The crude pro-military sentiment of this hasty and
artificial closure (Paxton's subsequent weedy
voice-over that attempts to create a mythic afterlife
for Bozz is too insipid to constitute any movie's
ending) recasts the whole movie as a propaganda
exercise. For example, while the story is developing,
it is possible to shrug away the hackneyed "we're
hurting them for their own good" and "it's a damn'd
dangerous world in Vietnam and they don't know it yet"

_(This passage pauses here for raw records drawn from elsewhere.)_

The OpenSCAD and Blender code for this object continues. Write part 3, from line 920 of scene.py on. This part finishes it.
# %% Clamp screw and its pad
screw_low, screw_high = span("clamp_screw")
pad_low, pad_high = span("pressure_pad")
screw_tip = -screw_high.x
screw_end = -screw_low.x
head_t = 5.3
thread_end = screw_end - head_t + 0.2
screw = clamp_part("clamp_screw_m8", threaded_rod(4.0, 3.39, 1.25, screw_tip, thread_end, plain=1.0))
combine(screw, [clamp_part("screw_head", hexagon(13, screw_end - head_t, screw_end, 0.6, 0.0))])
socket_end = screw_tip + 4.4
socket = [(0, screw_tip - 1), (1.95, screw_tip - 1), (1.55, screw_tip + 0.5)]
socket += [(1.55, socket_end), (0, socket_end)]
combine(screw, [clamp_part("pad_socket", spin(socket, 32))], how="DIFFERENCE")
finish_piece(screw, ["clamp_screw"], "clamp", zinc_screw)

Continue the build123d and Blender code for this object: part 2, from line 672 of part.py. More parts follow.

sentiments exchanged by the NCOs and officers, mainly
because such interludes are blessedly brief. But not
at the end, when Bozz's manipulations to secure the
release of three men unsuited for combat -- Cantwell,
Miter, and Paxton -- seem no more than a succumbing to
military indoctrination. For the one unsurpassable
loyalty the movie declares he has learned as an
infantryman is loyalty to his friends (to the extent
of shooting one of them in the eye rather than let him
face certain death in Vietnam), the one passion that
the military knows keeps men fighting long after all
other loyalties die.
In 1917, Seigfreid Sassoon and Robert Graves agreed
that they, too, had lost all loyalty to country, to
government, and to the British army and all its
commanders. As Graves subsequently reports their
conversation, they both decided that their only reason
for returning to the stalemated battlefields of
Flanders and France was their desire to protect their
enlisted men, largely working-class. However, for both
Graves and Sassoon, this internal loyalty marked a
radical rejection of both their class identity and the
values of unreflexive jingoism with which it was
suffused. For them, it was a liberating step beyond
conventional patriotism and the distancing abstraction
of "the masses," and the images that step created
bequeathed to the twentieth century a long-lasting and
eloquent anti-war vocabulary. Tigerland turns that same step of acknowledging a responsibility greater than oneself into a personal defeat, the inevitable breaking of a rebel.